Salté de mi asiento como un muñeco disparado por un resorte. Sin mirar hacia atrás salí a la calle y corrí hasta el auto. Gustavo seguía durmiendo, desnucado sobre el asiento, con los dedos apoyados levemente en el timón. Lo sacudí hasta que abrió los ojos.
—Estamos muertos, Gustavo —le dije.
—No, teniente, eso ocurrió en el sueño que acabo de tener.
Me contó que había soñado mi conversación con Angelta. No se le escapó un solo detalle, ni siquiera el de las jaulas como frutos sonoros del framboyán. Pensé que ya no había nada más que hacer, salvo aceptar la idea de que estábamos muertos y comportarnos como tales. Gustavo me dijo que ésa era una idea idiota.
Entonces le dije que me explicara lo sucedido en nuestra última operación militar (yo únicamente recordaba el viento barriendo las montañas, los disparos que chicoteaban en las cortezas de los grandes árboles y la orina metálica de los casquillos que caían a nuestros pies). Gustavo aproximó las cejas para facilitar el nacimiento de una larga arruga en su frente y me contestó que él tampoco recordaba nada más. Insistió, sin embargo, en que ninguno de los dos estaba muerto.
—Trata de salir del auto sin abrir la portezuela —dije.
Gustavo trató de hacerlo y no pudo. Lo apremié con la mirada, levantando las cejas, para que repitiera la operación y lo sentí de nuevo golpear, jadeante, contra la portezuela.
—Ya lo ve, teniente —dijo e intentó sonreír con ese entusiasmo infantil que ponemos en parecer alegres cuando acabamos de tener un accidente y más vale echarnos a llorar bajo la magulladura.
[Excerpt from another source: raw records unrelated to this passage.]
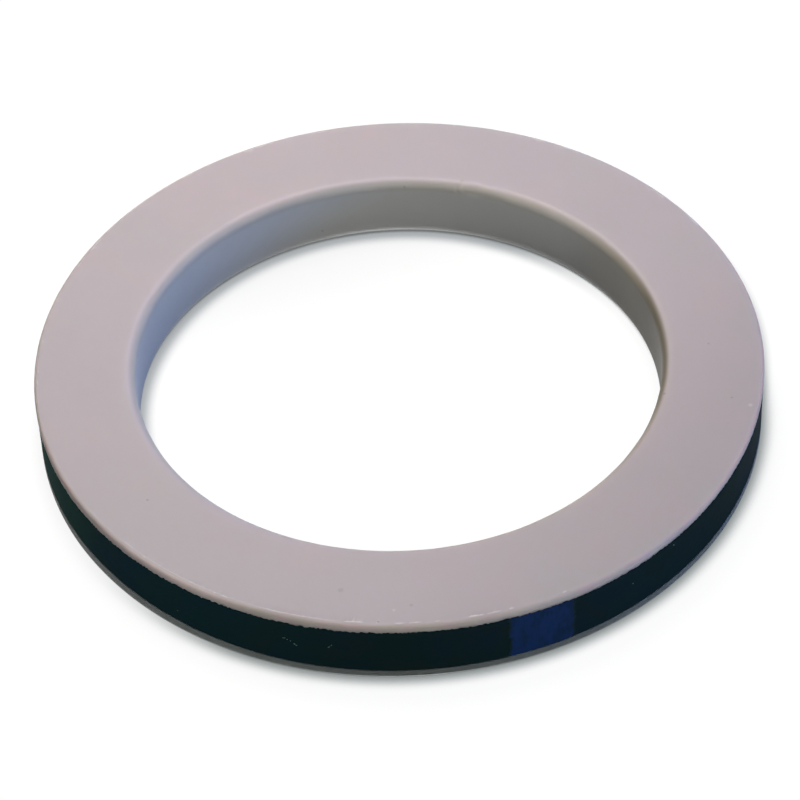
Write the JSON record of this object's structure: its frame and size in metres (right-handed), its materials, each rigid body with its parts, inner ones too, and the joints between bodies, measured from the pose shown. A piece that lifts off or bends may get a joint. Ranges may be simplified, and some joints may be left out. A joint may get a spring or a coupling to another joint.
{
  "type": "flat envelope gasket",
  "caption": "Flat ring gasket: a white PTFE envelope, U-shaped in section and open at the rim, lines the bore and covers both faces of a black rubber filler.",
  "frame": {"origin": "centre of the lower sealing face, on the bore axis", "axes": "+Z along the bore axis, towards the upper sealing face; +X and +Y lie in the sealing face"},
  "size_m": [0.0666, 0.0666, 0.0066],
  "materials": {
    "ptfe": "turned, waxy satin",
    "rubber": "cut, matt, with a blue paint mark on the rim"
  },
  "bodies": {
    "root": {"envelope": "ptfe", "filler_ring": "rubber"}
  },
  "joints": []
}
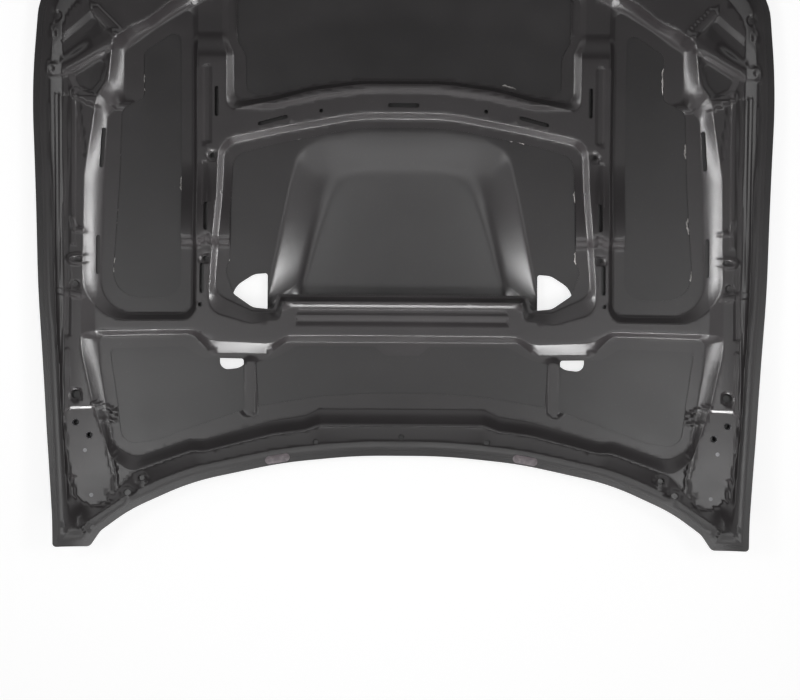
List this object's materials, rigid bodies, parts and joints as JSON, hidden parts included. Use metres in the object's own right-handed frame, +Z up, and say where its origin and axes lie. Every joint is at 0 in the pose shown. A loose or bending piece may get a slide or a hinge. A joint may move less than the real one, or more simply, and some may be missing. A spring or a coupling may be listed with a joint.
{
  "type": "car bonnet",
  "caption": "Pressed-steel car bonnet lying underside up: outer skin with a rear-facing power bulge, hemmed round a pocketed inner frame with hinge pads.",
  "frame": {"origin": "on the floor under the middle of the bonnet's outline", "axes": "+X to the right of the underside as seen with the nose away from the viewer, +Y to the nose, +Z up out of the underside"},
  "size_m": [1.4722, 1.3088, 0.206],
  "materials": {
    "outer_skin": "satin",
    "inner_frame": "satin",
    "zinc_plate": "matte",
    "mastic": "matte",
    "buffer_pad": "satin"
  },
  "bodies": {
    "root": {"buffer_pad_left": "buffer_pad", "buffer_pad_right": "buffer_pad", "hinge_reinforcement_left": "zinc_plate", "hinge_reinforcement_right": "zinc_plate", "inner_frame": "inner_frame", "latch_reinforcement": "zinc_plate", "mastic_left_1": "mastic", "mastic_left_2": "mastic", "mastic_left_3": "mastic", "mastic_left_4": "mastic", "mastic_left_5": "mastic", "mastic_left_6": "mastic", "mastic_left_7": "mastic", "mastic_left_8": "mastic", "mastic_left_9": "mastic", "mastic_right_1": "mastic", "mastic_right_10": "mastic", "mastic_right_2": "mastic", "mastic_right_3": "mastic", "mastic_right_4": "mastic", "mastic_right_5": "mastic", "mastic_right_6": "mastic", "mastic_right_7": "mastic", "mastic_right_8": "mastic", "mastic_right_9": "mastic", "outer_skin": "outer_skin", "weld_nut_left_front": "zinc_plate", "weld_nut_left_rear": "zinc_plate", "weld_nut_right_front": "zinc_plate", "weld_nut_right_rear": "zinc_plate"}
  },
  "joints": []
}
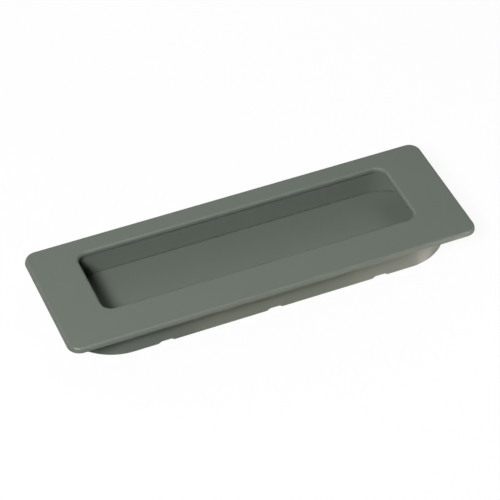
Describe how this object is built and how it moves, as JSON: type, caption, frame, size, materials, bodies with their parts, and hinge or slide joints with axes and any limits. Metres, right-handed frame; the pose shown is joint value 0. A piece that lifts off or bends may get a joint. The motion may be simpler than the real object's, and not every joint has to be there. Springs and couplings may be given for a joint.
{
  "type": "recessed pull",
  "caption": "Recessed pull for a cabinet or sliding door: flat flange, offset rectangular opening and a round-ended finger recess undercut behind a wide lip, closed by a back plate",
  "frame": {"origin": "centre of the pull in plan, at the height of the back rim that it lies on", "axes": "+X along the pull, +Y towards the long side with the narrow lip, +Z out of the panel towards the hand"},
  "size_m": [0.15, 0.0504, 0.014],
  "materials": {
    "painted_casting": "matt grey-green powder coat with a fine even grain",
    "painted_plate": "the same matt grey-green powder coat"
  },
  "bodies": {
    "root": {"housing": "painted_casting", "back_plate": "painted_plate"}
  },
  "joints": []
}
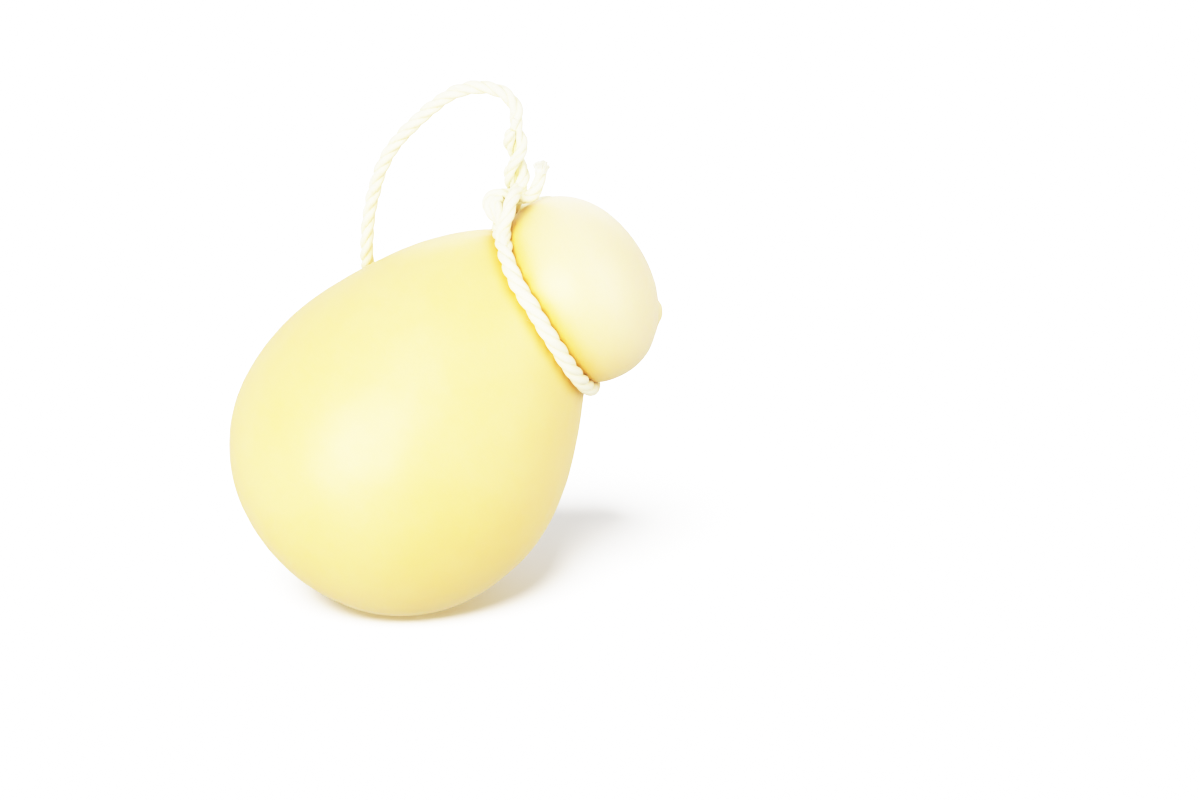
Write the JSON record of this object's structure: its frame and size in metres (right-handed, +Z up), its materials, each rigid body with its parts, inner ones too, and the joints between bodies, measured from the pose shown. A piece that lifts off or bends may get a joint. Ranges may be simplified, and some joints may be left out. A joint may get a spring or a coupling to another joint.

Volví a levantar las cejas, tercamente, y Gustavo concluyó lanzándome una húmeda mirada de impotencia mientras se frotaba de arriba abajo el brazo izquierdo, seguramente dolorido.
—¿Habrá algún programa musical ahora? —pregunté buscando con la espalda la comodidad del asiento, vencido por la evidencia.
—Son sus nervios, teniente —dijo Gustavo a tiempo que encendía el radio. Puso en marcha el carro y se sonrió cuando yo le dije que nos quedaríamos en Santa Clara esa noche, en cualquier hotel. De repente sentí deseos de abrazarlo pero me contuve. Incomprensiblemente me llegó también la idea de encontrármelo en la calle, un día de lluvia, y cubrirlo con un periódico.
Luego me conformé con darle una palmadita en el hombro, arrepentido de haberle estropeado la cita con una amiga.
—Será mañana —dije.
—¿Qué cosa?
—Cuando podrás ver a tu amiga...
—Usted sabe mucho, teniente.
Gustavo llevó otra vez su mano hasta el botón del radio y la aguja se deslizó sobre la esfera. Se escuchó la voz de un locutor: Esta tarde serán los funerales del teniente Virgilio Montejo, muerto heroicamente en el cumplimiento de su deber...El último comunicado del Estado Mayor del ejército dice: El teniente Virgilio Montejo está vivo. Los héroes nunca mueren. Viven eternamente en el recuerdo emocionado de su pueblo.
—¿Están hablando de mí, Gustavo? —pregunté distraídamente. Sacaba mi rostro por la ventanilla y lo hundía en el aire como en una almohada.
—Sí, teniente. Ya usted ve. Yo se lo dije: no tenía por qué preocuparse.